Ons Jabeur e o apoio aos palestinos de Gaza (2023)
A tenista tunisiana, que foi a primeira mulher árabe a chegar à final de um Grand Slam, em 2022, deu um depoimento emocionado no ano passado sobre as vítimas em Gaza nas finais da WTA (Associação Feminina de Tênis), disputada em Cancún, no México. Ainda em quadra, após vencer a tcheca Markéta Vondroušová, Ons Jabeur disse que doaria parte do prêmio em dinheiro para ajudar os palestinos. “A situação no mundo não me deixa feliz”, disse, tentando conter as lágrimas. “É muito duro ver crianças e bebês morrendo todos os dias. É de partir o coração.”
A tenista, que é embaixadora do Programa Mundial de Alimentos das Nações Unidas, também manifestou apoio à criação do estado independente da Palestina e pediu paz na região em suas redes sociais. Não demorou muito para a Federação Israelense de Tênis formalizar uma queixa contra a tunisiana junto à WTA. Jabeur parece não ter se intimidado com a pressão. Em entrevistas durante o torneio de Roland Garros, em junho, voltou ao assunto. Disse ficar triste e revoltada com o silêncio de alguns países e a falta de ação para que o conflito chegue ao fim.
Vini Jr. e a luta contra ataques racistas (2024)

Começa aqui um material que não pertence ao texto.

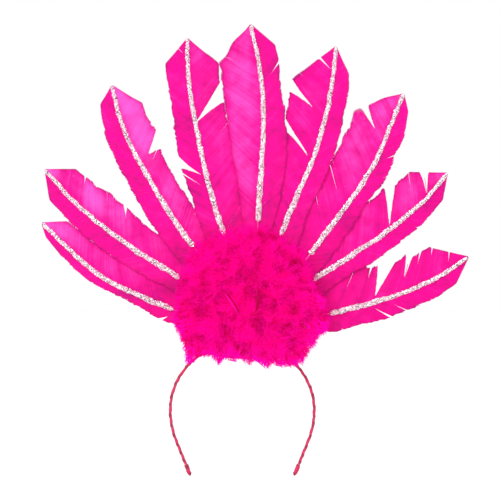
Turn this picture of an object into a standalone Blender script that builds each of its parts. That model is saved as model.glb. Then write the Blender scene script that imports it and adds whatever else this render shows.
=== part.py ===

Vini Jr. Foto: Getty Images
Vinícius Júnior tem sido vítima de episódios racistas desde que passou a atuar como atacante do Real Madrid, na Espanha, em 2018. As agressões incluíram a imagem de um boneco inflável com a camisa do atacante enforcado numa ponte de Madri, entre cerca de 20 episódios.
Em um dos mais emblemáticos, no jogo entre Valencia e Real Madrid, em maio do ano passado, Vini Jr. foi hostilizado pela torcida do time adversário após reclamar com o juiz sobre um lance de jogo. O atacante foi até o árbitro e apontou de onde vinham as ofensas racistas. Uma confusão se formou, com jogadores puxando o brasileiro para longe da torcida do time adversário. Minutos depois, após outro lance do jogo, o goleiro do Valencia partiu para cima de Vini. No meio do empurra-empurra, o jogador Hugo Duro, da equipe adversária, deu um mata-leão no brasileiro. Ao tentar se livrar, a mão dele atingiu o rosto do adversário. O árbitro expulsou Vini. Ele, que era a vítima, foi tratado como vilão.
Em 2024, ele voltou a jogar contra o Valencia no mesmo estádio e fez os dois gols que garantiram o empate do Real Madrid. Comemorou com o punho cerrado, diante da torcida adversária, repetindo um gesto de resistência, assim como fizeram no passado Reinaldo, ex-jogador do Atlético Mineiro, e Sócrates, no Corinthians, na luta contra a Ditadura no Brasil.
Eleito recentemente o melhor jogador da Champions League e um forte candidato a levar a Bola de Ouro como o melhor do mundo em 2024, Vini tem mais um motivo para comemorar. Sua luta rendeu frutos: em decisão histórica, a Justiça da Espanha condenou em junho os três torcedores do Valencia que o atacaram com insultos racistas em 2023 a oito meses de prisão. “Muitos pediram que eu ignorasse, outros tantos disseram que minha luta era em vão e que eu deveria apenas jogar futebol. Mas, como sempre disse, não sou vítima de racismo. Eu sou algoz de racistas. Essa primeira condenação penal da história da Espanha não é por mim. É por todos os pretos”, escreveu o brasileiro em suas redes sociais.